Slovenian Name Generator
The Slovenian Name Generator produces authentic Slovenian personal names — the given names and surnames used in Slovenia, a small Alpine country of around 2 million people at the crossroads of Central Europe. Slovenia borders Austria to the north, Italy to the west, Hungary to the northeast, and Croatia to the south and southeast. This remarkable geographic position — at the meeting point of Germanic, Romance, and Slavic cultures — is directly reflected in Slovenian naming traditions, which are arguably the most diverse and cosmopolitan of any South Slavic country.
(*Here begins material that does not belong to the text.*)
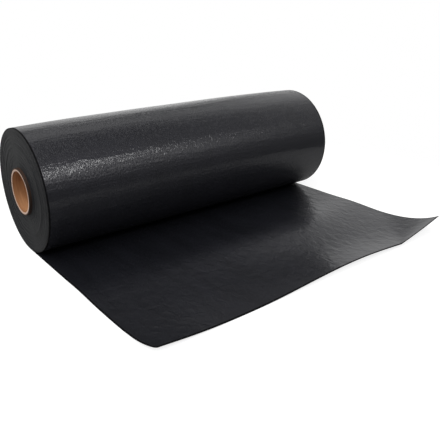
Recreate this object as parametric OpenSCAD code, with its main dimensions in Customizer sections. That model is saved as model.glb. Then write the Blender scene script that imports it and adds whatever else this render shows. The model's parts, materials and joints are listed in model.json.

Slovenian given names reflect several distinct cultural streams. The Slavic layer includes traditional compound names (Branko, Drago, Mirko, Slavko; Dragica, Slavica, Branka) and shortened Slavic forms. The Catholic-Germanic layer, dominant during centuries of Habsburg rule, brought names like Franc (Francis), Janez (John in the Slovenian form influenced by German Johann), Jože (Joseph), Matej (Matthew), and Tomaž (Thomas); for women, Barbara, Helena, Katarina, Magdalena, and Urška (Ursula). Italian influence in the west brought names like Luca, Marco, Giovanni, and Elena. More recent generations show widespread adoption of internationally fashionable names — Liam, Noah, Nik, Ela, Zala, Pia — alongside distinctly Slovenian traditional names.
Slovenian surnames are highly varied, often ending in characteristic Slovenian suffixes: -č/-ič (Kovač, Jurič), -ec/-ek (Komelc, Mernek), -nik (Marenik, Kotnik), -ov (Petrov), -ar (Podobar, Jagar). Many surnames reflect occupations, geographic features, or ancestral characteristics of the medieval peasant and burgher society from which they emerged. The total number of Slovenian surnames is very large relative to the small population, reflecting the country's fragmented medieval settlement.
Slovenia is unique among South Slavic nations for having been part of the Holy Roman Empire and then the Habsburg Monarchy for most of its history, rather than falling under Ottoman domination. This meant that Slovenian culture developed under Germanic-Catholic influence, producing a naming landscape much more similar to Austrian or German Catholic practice than to Serbian or Bulgarian Orthodox practice. The Slovenian literary tradition — one of the oldest in any Slavic language — was closely tied to Protestantism and then Catholic reform, and its greatest poet, France Prešeren, wrote in the early 19th century in a language that had maintained continuity with medieval Alpine Slavic dialects.
Like other Catholic European countries, Slovenia observes god (name day) celebrations tied to the Roman Catholic calendar. Every Slovenian name is associated with a specific saint's day, and these occasions are celebrated — though perhaps less formally than in Hungary or Slovakia — with greetings, flowers, and small gifts. The name day system creates a strong cultural connection between personal names and the Catholic liturgical calendar that has shaped Slovenian naming choices for centuries.
Slovenia's geographic position created regional naming diversity. The Prekmurje region (northeast, bordering Hungary) has some Hungarian-influenced names. The Primorska region (west, historically Italian-administered) shows Italian name influence — many residents have Italian first names like Marco, Lucia, Elena, or Luca. The Carinthian Slovenians who live in Austria maintain Slovenian naming traditions. The Gorizia/Nova Gorica area, divided by the Italian-Slovenian border, shows mixed Italian-Slovenian naming. This regional diversity makes Slovenian names among the most varied of any small European nation.
Janez
Janez is the most distinctively Slovenian form of John, influenced by German Johann/Johannes rather than the standard Slavic Ivan/Jovan. This single name illustrates Slovenia's historical position perfectly — it is a South Slavic language that absorbed Germanic phonological patterns from centuries of Habsburg administration. Alongside Janez, the forms Jani, Janko, and Jan are common, creating a rich family of John-derivatives specific to the Slovenian tradition.
Zala
Zala is one of the most characteristically Slovenian female names — short, melodic, and virtually unknown outside Slovenia. It derives from the old Slavic name element meaning "beauty." Other distinctively Slovenian female names include Špela (a Slovenian form of Elisabeth), Mojca (a uniquely Slovenian feminine name), Tinkara (a Slovenian creation), and Neža (Agnes). These names mark their bearers as Slovenian to any Central European ear and have no direct equivalents in other Slavic languages.
Kovač
Kovač (blacksmith) is one of the most common Slovenian surnames, illustrating the occupational surname pattern that is very productive in Slovenian family names. Others include Kmet (farmer/serf), Kolar (wheelwright), Mesar (butcher), Zidar (mason), Tesař (carpenter), and Ribič (fisherman). Alongside occupational names are topographic surnames (Hribar — hillman, Dolinar — valley-dweller, Gornik — mountain-man, Leban — from the lipa/linden tree) and characteristic Slovenian suffixed forms ending in -nik, -ec, -ič.